### Data for this exercise
----------------

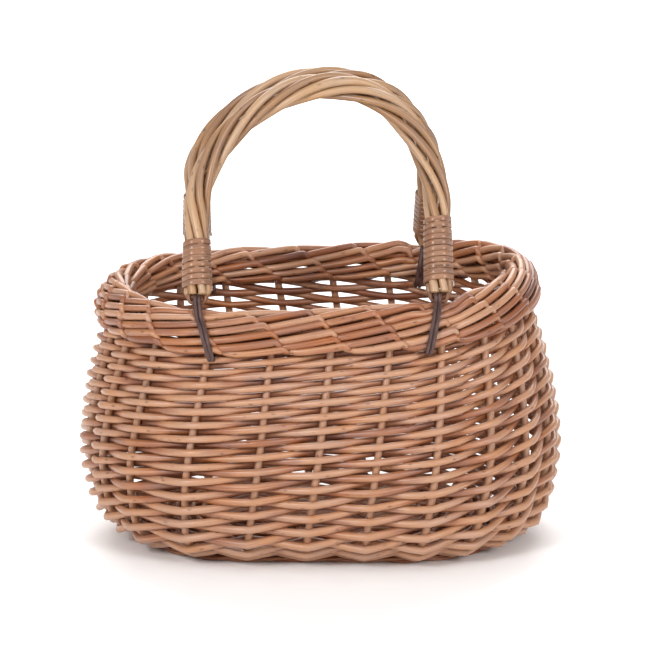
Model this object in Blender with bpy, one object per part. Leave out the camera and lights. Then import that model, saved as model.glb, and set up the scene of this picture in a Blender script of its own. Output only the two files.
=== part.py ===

----------------

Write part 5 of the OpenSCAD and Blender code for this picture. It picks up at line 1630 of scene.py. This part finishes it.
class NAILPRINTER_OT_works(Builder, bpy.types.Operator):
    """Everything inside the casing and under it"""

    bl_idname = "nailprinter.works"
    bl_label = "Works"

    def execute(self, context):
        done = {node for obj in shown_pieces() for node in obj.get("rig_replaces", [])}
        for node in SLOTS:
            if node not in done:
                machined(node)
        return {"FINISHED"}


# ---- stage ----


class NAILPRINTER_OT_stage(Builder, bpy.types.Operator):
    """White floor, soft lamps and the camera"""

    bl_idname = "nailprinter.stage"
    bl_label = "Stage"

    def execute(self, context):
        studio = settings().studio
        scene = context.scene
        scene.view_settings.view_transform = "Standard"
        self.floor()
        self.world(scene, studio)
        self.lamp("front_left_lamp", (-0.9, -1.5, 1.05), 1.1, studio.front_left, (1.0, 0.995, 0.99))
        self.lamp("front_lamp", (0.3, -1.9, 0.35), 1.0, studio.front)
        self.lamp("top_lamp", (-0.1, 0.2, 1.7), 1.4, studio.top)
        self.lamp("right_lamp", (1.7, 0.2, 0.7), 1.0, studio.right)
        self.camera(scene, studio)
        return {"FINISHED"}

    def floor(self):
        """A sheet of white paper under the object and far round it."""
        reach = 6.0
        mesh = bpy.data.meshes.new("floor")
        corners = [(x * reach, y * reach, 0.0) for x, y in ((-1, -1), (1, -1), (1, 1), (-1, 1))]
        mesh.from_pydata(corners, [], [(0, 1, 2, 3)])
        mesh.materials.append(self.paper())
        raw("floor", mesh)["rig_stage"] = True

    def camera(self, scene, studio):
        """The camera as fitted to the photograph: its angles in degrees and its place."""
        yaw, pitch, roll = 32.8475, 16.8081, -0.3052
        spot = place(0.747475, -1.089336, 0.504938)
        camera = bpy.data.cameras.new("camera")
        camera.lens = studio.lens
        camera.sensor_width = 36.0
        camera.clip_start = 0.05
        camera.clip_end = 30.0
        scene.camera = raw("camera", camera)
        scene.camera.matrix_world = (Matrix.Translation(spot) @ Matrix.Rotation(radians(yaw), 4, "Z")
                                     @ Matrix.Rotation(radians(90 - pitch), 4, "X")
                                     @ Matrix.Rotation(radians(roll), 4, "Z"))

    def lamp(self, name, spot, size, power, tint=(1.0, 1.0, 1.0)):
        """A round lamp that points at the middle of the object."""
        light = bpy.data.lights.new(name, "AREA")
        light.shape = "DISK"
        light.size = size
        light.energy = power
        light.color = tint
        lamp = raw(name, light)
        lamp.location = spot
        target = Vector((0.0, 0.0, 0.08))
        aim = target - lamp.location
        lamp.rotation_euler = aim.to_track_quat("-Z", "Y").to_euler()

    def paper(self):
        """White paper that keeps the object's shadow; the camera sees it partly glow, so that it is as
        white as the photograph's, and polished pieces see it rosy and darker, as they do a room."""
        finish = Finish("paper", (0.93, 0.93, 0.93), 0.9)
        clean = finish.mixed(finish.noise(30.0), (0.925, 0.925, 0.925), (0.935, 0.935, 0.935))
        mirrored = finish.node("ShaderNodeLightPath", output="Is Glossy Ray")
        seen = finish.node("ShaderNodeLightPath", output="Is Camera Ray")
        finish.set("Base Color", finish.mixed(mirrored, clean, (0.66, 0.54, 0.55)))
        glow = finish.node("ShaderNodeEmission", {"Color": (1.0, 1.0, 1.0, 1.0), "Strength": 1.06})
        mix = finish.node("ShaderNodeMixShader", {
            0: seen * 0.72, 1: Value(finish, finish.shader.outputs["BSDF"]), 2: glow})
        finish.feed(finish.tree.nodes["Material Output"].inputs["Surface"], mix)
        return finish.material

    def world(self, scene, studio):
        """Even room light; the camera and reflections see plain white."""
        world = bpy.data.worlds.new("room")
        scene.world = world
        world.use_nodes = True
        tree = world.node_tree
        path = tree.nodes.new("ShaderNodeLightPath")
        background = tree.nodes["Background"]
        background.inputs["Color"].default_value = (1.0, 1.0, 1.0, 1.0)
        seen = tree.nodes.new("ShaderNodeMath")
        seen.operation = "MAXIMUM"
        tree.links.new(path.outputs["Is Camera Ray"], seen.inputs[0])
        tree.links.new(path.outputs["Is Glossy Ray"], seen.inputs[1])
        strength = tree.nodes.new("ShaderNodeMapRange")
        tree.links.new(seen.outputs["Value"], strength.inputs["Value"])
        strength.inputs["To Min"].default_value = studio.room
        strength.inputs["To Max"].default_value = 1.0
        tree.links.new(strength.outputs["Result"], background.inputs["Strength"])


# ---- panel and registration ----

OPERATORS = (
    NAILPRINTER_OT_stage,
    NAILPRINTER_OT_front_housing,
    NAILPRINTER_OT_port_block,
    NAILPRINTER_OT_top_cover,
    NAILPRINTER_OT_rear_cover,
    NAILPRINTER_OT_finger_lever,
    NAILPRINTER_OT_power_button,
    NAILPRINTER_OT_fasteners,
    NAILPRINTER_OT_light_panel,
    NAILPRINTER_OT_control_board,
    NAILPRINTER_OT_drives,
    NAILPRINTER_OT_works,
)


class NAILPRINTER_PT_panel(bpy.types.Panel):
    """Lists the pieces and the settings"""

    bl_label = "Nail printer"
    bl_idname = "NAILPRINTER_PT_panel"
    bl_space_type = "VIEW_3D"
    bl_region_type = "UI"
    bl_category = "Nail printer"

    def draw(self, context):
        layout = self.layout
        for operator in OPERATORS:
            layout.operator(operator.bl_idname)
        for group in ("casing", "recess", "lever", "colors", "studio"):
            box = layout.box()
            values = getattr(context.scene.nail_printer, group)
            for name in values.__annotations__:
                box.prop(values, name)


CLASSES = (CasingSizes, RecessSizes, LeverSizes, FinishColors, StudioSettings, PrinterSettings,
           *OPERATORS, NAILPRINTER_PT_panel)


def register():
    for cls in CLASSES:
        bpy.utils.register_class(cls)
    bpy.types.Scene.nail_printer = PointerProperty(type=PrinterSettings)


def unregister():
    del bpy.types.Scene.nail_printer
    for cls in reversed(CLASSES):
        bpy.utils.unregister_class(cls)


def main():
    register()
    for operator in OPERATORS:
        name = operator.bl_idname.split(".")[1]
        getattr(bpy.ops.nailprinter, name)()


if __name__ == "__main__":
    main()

----------------

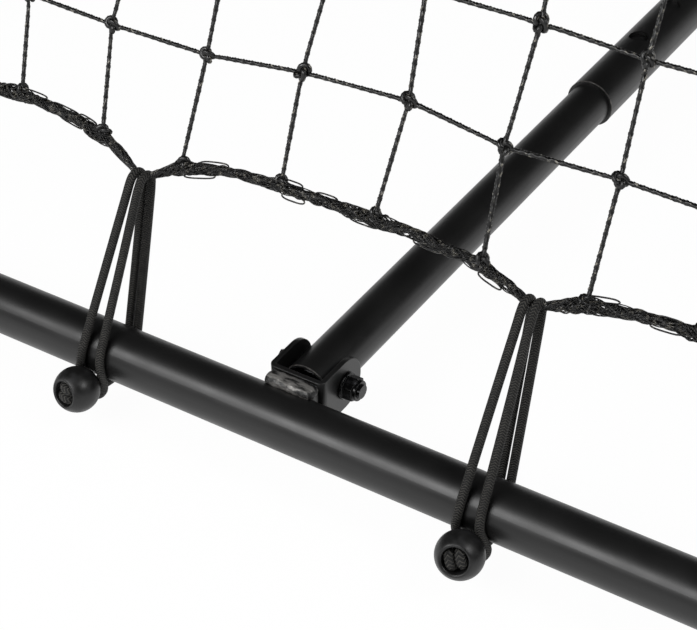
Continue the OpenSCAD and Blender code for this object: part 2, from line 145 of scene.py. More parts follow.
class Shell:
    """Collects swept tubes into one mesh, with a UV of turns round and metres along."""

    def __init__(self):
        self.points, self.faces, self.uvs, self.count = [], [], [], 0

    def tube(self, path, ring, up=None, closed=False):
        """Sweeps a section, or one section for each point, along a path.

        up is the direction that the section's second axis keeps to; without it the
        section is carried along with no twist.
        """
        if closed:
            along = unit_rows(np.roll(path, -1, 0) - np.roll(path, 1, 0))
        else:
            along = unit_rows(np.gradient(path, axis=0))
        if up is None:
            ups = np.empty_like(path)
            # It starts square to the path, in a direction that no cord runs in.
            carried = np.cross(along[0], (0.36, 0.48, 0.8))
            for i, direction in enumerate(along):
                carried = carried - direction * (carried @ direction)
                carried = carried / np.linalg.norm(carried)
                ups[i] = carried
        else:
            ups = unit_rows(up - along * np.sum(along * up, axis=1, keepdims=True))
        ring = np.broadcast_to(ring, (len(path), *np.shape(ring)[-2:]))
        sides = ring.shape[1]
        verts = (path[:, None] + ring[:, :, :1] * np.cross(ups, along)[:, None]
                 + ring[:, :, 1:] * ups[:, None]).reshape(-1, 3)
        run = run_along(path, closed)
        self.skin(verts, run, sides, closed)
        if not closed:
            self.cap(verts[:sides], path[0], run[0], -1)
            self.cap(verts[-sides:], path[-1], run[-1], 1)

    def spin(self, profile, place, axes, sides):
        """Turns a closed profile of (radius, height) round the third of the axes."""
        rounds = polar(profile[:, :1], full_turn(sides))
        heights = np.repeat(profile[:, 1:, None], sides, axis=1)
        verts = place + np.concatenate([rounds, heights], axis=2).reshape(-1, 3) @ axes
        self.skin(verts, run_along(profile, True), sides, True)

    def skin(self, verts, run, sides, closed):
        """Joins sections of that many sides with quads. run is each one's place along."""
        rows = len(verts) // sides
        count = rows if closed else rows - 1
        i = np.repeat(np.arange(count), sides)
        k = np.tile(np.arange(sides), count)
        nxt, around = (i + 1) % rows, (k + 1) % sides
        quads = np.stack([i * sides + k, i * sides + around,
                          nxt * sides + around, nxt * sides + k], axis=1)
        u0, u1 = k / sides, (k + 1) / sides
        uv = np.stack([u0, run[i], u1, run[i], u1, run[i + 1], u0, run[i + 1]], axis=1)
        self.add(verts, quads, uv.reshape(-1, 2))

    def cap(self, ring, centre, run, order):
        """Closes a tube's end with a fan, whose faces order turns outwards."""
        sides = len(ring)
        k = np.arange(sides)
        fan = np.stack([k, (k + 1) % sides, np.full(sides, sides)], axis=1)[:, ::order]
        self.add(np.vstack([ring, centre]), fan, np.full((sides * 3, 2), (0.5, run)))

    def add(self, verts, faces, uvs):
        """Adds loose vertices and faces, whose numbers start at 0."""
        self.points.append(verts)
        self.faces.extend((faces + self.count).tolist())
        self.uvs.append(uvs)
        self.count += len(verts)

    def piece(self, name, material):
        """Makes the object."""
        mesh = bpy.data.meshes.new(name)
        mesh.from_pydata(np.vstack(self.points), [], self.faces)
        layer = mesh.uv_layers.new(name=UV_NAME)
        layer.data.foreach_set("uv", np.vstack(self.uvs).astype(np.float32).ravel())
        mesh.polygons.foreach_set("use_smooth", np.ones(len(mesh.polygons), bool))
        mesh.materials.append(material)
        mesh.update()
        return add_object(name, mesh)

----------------

Print, from the entries above, the line with "Continue the OpenSCAD", the line with "swept tubes into" and all lines between them, exactly and with nothing else.

Continue the OpenSCAD and Blender code for this object: part 2, from line 145 of scene.py. More parts follow.
class Shell:
    """Collects swept tubes into one mesh, with a UV of turns round and metres along."""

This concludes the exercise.